Dark Patterns and the 'FUD' Doctrine

Former employees describe an institutionalized strategy exploiting "Fear, Uncertainty, and Doubt" (FUD):
- Search suppression: Deliberately hiding the IRS Free File option from Google
- Bait-and-switch: Luring users with "free, free, free" ads, then blocking filing behind paywalls for common forms
- Psychological manipulation: Adding meaningless animations to imply complex calculations, reinforcing anxiety
- Steering: Using phrases like "maximize your deductions" to push eligible users toward paid tiers

"Customers are getting upset," admitted an internal 2019 presentation analyzing calls where users protested: "It says free free free on the commercial!"

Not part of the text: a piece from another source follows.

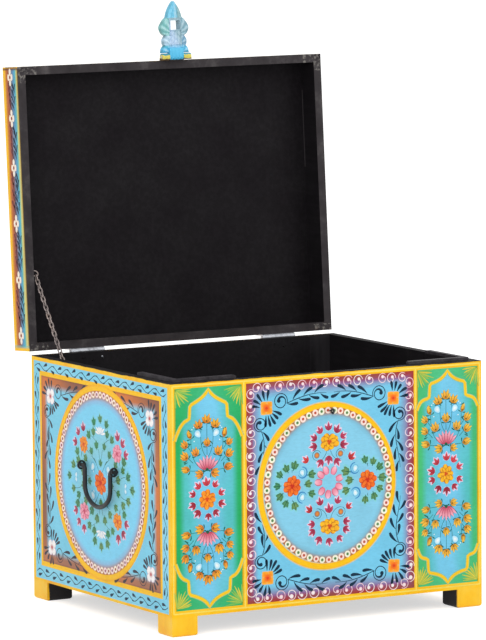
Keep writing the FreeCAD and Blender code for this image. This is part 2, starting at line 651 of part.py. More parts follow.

Regulatory Capture Playbook

Intuit's influence machine proved devastatingly effective:
1. Revolving door: Hired former IRS negotiator Dave Williams as "Chief Tax Officer" after he oversaw Free File
2. Covert alliances: Funded minority advocacy groups to lobby against free filing (documents show plans to "buy ads in African American and Latino media")
3. Congressional manipulation: Secured appropriations riders banning IRS from developing competing systems
4. Antitrust evasion: Pressured competitors to limit free offerings, triggering a DOJ antitrust warning

The $1.5 Billion Toll

With Free File participation collapsing to 2.8 million users (from 5.1 million in 2005), ProPublica estimates 15 million paying TurboTax customers earning under $66,000 could file free via IRS programs—representing over $1.5 billion in annual revenue. Retirees, students, and low-income filers are disproportionately affected.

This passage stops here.